● What is expected: Reproduce the top of the data verbatim, through and including the line that contains "parametric FreeCAD document.".

● Given information:
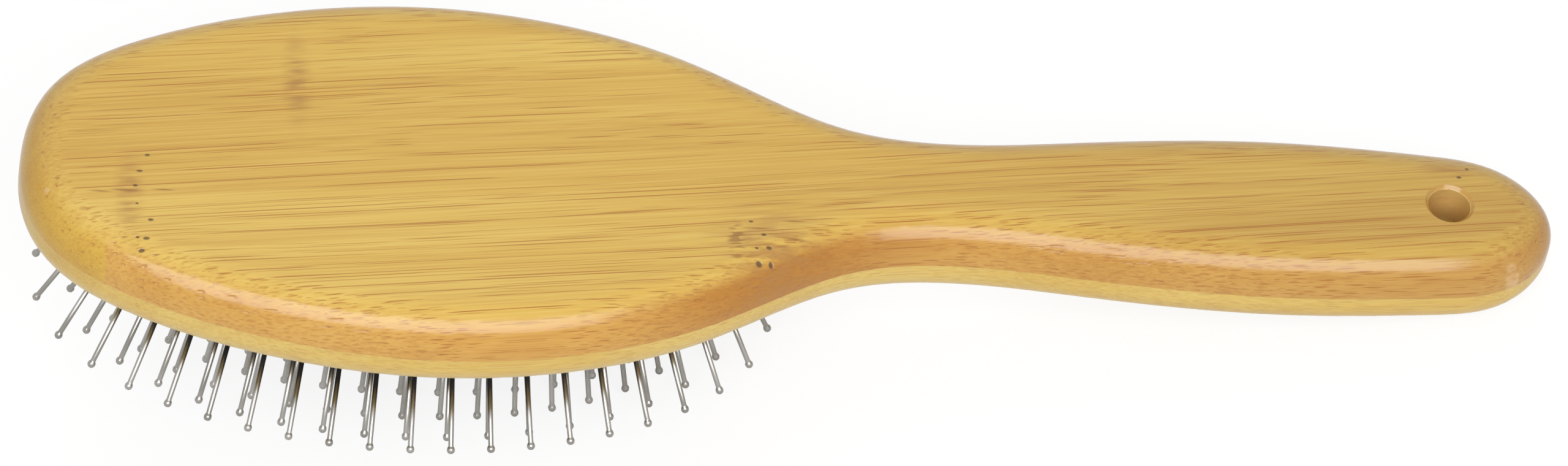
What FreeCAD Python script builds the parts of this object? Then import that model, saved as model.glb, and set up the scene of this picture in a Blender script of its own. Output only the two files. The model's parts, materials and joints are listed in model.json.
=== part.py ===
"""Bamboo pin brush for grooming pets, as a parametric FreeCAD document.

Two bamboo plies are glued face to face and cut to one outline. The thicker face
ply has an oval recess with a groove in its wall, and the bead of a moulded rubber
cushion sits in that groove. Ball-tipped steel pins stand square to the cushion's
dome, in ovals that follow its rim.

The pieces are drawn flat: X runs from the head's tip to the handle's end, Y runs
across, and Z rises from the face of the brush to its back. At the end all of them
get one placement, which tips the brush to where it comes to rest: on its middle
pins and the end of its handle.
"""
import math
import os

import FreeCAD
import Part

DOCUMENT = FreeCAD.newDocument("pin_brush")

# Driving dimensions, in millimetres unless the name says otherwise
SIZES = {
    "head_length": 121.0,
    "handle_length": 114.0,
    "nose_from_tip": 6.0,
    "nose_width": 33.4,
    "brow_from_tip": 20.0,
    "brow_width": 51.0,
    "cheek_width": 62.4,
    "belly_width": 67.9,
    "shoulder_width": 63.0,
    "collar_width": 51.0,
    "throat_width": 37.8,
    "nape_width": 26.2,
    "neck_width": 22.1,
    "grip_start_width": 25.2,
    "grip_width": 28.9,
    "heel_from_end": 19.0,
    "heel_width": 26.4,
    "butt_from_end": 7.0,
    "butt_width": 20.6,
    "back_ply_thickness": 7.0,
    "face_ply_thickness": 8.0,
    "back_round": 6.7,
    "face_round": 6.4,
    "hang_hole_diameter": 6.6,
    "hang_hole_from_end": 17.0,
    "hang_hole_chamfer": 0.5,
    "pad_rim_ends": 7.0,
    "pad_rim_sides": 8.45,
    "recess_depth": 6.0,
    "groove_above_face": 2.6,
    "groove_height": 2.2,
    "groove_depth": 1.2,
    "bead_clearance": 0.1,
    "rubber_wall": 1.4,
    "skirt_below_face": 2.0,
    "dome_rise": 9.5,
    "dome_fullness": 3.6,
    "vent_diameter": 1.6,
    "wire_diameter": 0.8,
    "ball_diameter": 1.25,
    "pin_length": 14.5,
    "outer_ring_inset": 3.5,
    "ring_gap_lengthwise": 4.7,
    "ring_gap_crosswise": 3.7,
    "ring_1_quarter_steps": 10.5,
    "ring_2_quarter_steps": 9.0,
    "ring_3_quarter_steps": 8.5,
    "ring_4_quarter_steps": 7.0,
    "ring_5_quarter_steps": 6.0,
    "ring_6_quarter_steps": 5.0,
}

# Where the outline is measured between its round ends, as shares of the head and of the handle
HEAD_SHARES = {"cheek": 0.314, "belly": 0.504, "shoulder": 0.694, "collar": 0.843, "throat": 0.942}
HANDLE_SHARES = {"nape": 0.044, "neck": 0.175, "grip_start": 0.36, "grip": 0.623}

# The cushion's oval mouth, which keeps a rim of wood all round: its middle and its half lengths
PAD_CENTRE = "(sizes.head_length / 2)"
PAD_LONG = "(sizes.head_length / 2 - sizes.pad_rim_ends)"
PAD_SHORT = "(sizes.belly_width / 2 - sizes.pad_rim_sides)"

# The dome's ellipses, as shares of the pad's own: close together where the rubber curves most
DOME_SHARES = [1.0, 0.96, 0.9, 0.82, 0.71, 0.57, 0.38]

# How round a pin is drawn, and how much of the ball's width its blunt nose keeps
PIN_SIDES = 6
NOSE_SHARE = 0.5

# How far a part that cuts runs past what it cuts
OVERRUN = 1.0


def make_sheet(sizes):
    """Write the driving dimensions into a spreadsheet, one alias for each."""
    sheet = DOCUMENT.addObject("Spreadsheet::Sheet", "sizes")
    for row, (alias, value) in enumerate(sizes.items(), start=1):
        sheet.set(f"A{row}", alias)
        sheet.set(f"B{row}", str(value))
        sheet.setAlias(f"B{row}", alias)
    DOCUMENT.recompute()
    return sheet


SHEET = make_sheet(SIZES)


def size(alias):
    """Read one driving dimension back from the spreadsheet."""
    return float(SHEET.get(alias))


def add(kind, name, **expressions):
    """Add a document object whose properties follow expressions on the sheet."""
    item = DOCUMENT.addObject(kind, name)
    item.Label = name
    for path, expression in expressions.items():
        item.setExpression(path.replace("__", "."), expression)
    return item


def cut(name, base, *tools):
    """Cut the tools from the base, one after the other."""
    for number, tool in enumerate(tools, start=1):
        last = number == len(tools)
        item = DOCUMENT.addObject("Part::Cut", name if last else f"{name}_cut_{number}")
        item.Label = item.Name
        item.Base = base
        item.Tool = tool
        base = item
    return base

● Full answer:
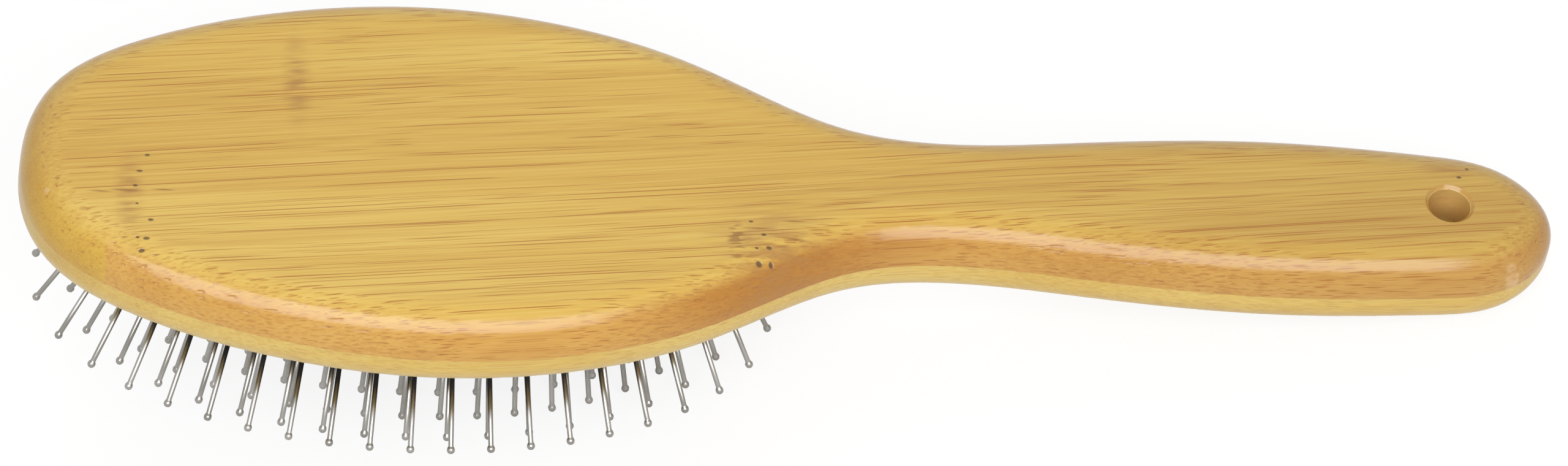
What FreeCAD Python script builds the parts of this object? Then import that model, saved as model.glb, and set up the scene of this picture in a Blender script of its own. Output only the two files. The model's parts, materials and joints are listed in model.json.
=== part.py ===
"""Bamboo pin brush for grooming pets, as a parametric FreeCAD document.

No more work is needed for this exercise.